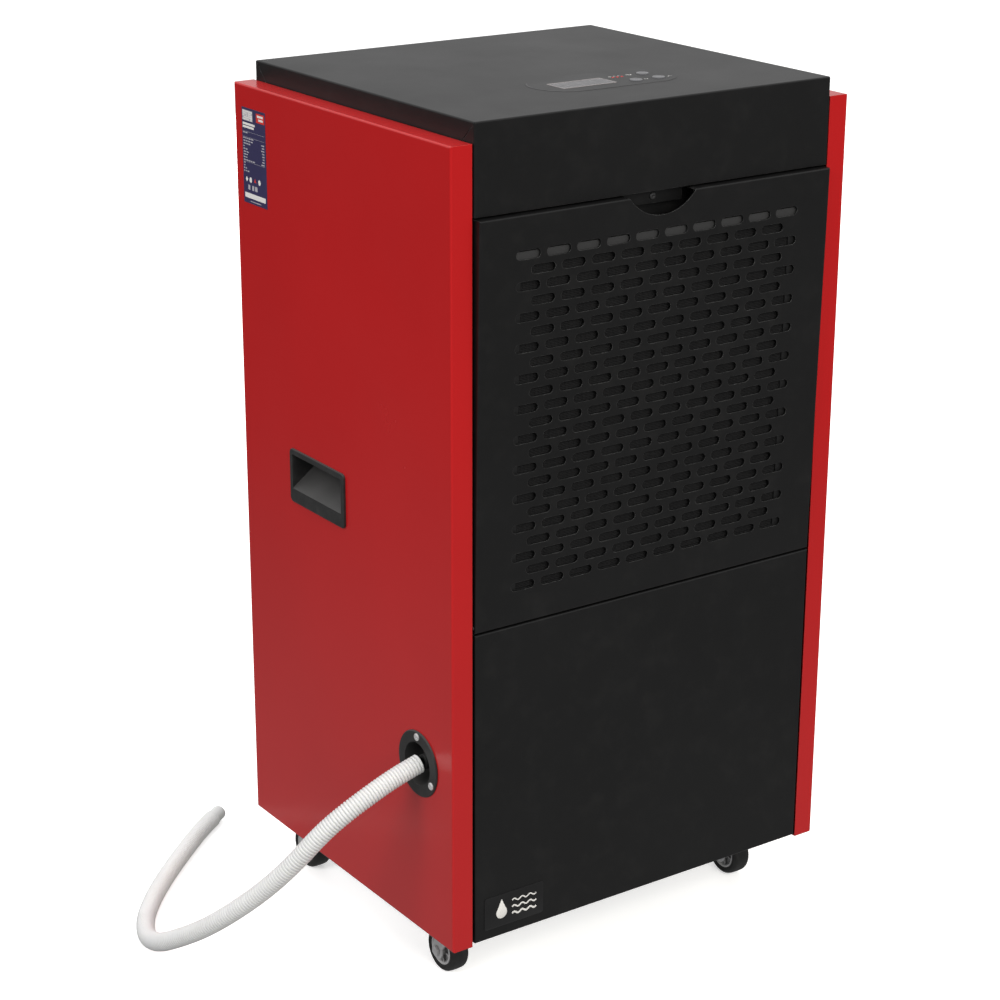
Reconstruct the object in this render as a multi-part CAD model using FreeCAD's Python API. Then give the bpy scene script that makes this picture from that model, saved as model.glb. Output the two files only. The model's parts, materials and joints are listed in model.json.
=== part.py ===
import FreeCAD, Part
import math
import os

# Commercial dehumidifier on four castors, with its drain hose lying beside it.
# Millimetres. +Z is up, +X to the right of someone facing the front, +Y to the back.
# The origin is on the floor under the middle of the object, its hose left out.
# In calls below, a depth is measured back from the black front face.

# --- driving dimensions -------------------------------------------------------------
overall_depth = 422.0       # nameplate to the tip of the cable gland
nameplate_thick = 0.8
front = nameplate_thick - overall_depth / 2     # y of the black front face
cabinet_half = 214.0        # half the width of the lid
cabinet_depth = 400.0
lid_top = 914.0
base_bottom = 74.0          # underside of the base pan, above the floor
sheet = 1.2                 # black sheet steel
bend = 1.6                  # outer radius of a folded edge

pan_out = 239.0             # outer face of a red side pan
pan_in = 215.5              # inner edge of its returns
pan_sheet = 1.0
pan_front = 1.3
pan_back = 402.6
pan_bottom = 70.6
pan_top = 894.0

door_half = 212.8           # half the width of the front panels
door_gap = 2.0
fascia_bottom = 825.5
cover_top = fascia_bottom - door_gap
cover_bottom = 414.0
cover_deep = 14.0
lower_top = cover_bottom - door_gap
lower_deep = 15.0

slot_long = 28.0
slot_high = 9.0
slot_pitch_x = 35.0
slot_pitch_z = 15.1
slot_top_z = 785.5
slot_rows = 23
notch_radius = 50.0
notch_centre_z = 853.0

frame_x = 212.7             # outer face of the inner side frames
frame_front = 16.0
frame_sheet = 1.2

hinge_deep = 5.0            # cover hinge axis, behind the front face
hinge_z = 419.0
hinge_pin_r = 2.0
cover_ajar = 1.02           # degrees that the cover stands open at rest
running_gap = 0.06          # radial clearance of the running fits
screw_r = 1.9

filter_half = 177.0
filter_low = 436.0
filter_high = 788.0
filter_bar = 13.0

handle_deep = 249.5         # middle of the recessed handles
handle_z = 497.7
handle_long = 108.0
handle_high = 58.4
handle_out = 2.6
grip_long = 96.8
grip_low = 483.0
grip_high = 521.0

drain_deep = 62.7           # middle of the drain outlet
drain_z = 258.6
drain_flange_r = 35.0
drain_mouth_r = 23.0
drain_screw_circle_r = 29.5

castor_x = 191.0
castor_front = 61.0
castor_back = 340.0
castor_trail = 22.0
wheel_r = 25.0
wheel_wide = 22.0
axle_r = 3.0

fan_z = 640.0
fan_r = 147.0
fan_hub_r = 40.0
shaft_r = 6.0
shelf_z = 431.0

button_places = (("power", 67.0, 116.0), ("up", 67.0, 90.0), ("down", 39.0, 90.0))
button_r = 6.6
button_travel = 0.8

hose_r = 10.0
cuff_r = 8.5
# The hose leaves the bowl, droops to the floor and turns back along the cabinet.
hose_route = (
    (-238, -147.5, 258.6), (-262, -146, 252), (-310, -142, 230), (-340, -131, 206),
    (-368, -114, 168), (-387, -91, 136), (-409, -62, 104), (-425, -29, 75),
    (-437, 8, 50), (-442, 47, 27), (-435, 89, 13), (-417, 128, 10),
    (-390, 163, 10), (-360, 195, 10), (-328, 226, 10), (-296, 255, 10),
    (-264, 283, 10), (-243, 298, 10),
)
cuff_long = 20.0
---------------
▶ [PROMPT]: Reproduce the whole listing word for word.

▶ [RESULT FOR THIS TASK]:
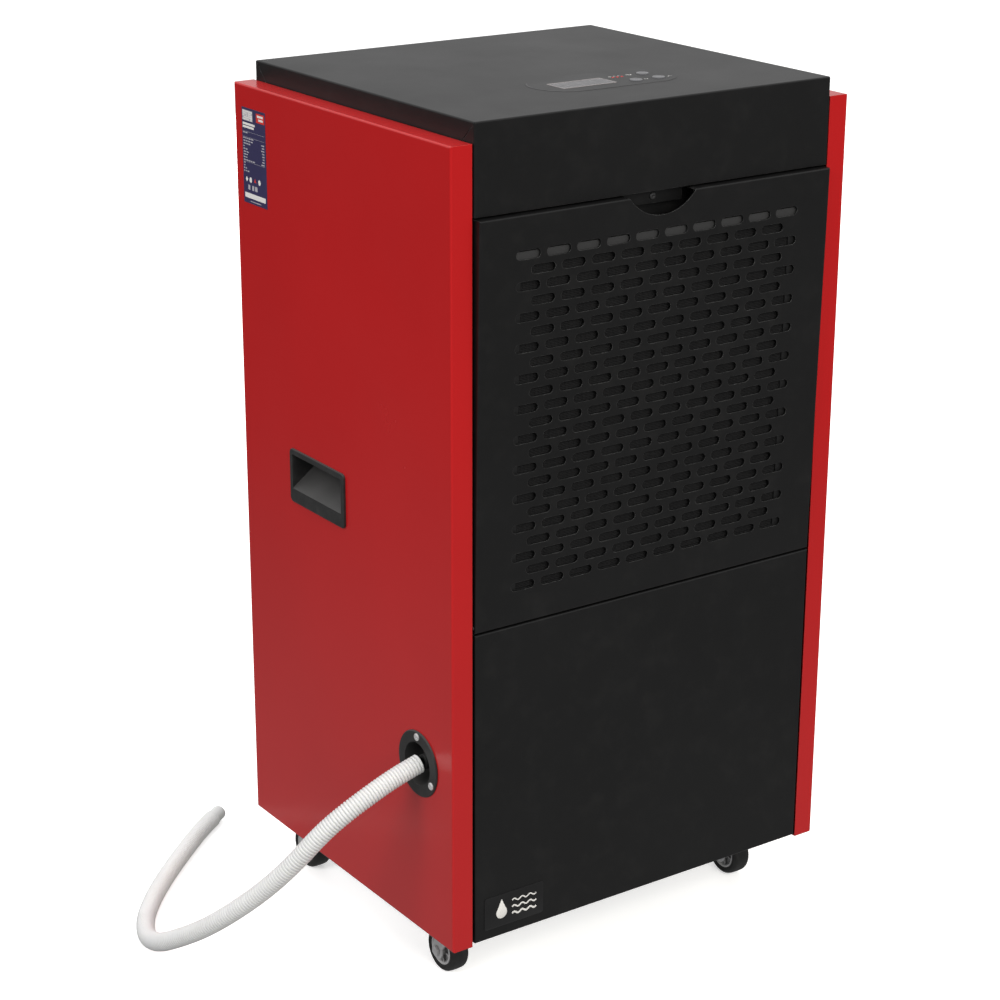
Reconstruct the object in this render as a multi-part CAD model using FreeCAD's Python API. Then give the bpy scene script that makes this picture from that model, saved as model.glb. Output the two files only. The model's parts, materials and joints are listed in model.json.
=== part.py ===
import FreeCAD, Part
import math
import os

# Commercial dehumidifier on four castors, with its drain hose lying beside it.
# Millimetres. +Z is up, +X to the right of someone facing the front, +Y to the back.
# The origin is on the floor under the middle of the object, its hose left out.
# In calls below, a depth is measured back from the black front face.

# --- driving dimensions -------------------------------------------------------------
overall_depth = 422.0       # nameplate to the tip of the cable gland
nameplate_thick = 0.8
front = nameplate_thick - overall_depth / 2     # y of the black front face
cabinet_half = 214.0        # half the width of the lid
cabinet_depth = 400.0
lid_top = 914.0
base_bottom = 74.0          # underside of the base pan, above the floor
sheet = 1.2                 # black sheet steel
bend = 1.6                  # outer radius of a folded edge

pan_out = 239.0             # outer face of a red side pan
pan_in = 215.5              # inner edge of its returns
pan_sheet = 1.0
pan_front = 1.3
pan_back = 402.6
pan_bottom = 70.6
pan_top = 894.0

door_half = 212.8           # half the width of the front panels
door_gap = 2.0
fascia_bottom = 825.5
cover_top = fascia_bottom - door_gap
cover_bottom = 414.0
cover_deep = 14.0
lower_top = cover_bottom - door_gap
lower_deep = 15.0

slot_long = 28.0
slot_high = 9.0
slot_pitch_x = 35.0
slot_pitch_z = 15.1
slot_top_z = 785.5
slot_rows = 23
notch_radius = 50.0
notch_centre_z = 853.0

frame_x = 212.7             # outer face of the inner side frames
frame_front = 16.0
frame_sheet = 1.2

hinge_deep = 5.0            # cover hinge axis, behind the front face
hinge_z = 419.0
hinge_pin_r = 2.0
cover_ajar = 1.02           # degrees that the cover stands open at rest
running_gap = 0.06          # radial clearance of the running fits
screw_r = 1.9

filter_half = 177.0
filter_low = 436.0
filter_high = 788.0
filter_bar = 13.0

handle_deep = 249.5         # middle of the recessed handles
handle_z = 497.7
handle_long = 108.0
handle_high = 58.4
handle_out = 2.6
grip_long = 96.8
grip_low = 483.0
grip_high = 521.0

drain_deep = 62.7           # middle of the drain outlet
drain_z = 258.6
drain_flange_r = 35.0
drain_mouth_r = 23.0
drain_screw_circle_r = 29.5

castor_x = 191.0
castor_front = 61.0
castor_back = 340.0
castor_trail = 22.0
wheel_r = 25.0
wheel_wide = 22.0
axle_r = 3.0

fan_z = 640.0
fan_r = 147.0
fan_hub_r = 40.0
shaft_r = 6.0
shelf_z = 431.0

button_places = (("power", 67.0, 116.0), ("up", 67.0, 90.0), ("down", 39.0, 90.0))
button_r = 6.6
button_travel = 0.8

hose_r = 10.0
cuff_r = 8.5
# The hose leaves the bowl, droops to the floor and turns back along the cabinet.
hose_route = (
    (-238, -147.5, 258.6), (-262, -146, 252), (-310, -142, 230), (-340, -131, 206),
    (-368, -114, 168), (-387, -91, 136), (-409, -62, 104), (-425, -29, 75),
    (-437, 8, 50), (-442, 47, 27), (-435, 89, 13), (-417, 128, 10),
    (-390, 163, 10), (-360, 195, 10), (-328, 226, 10), (-296, 255, 10),
    (-264, 283, 10), (-243, 298, 10),
)
cuff_long = 20.0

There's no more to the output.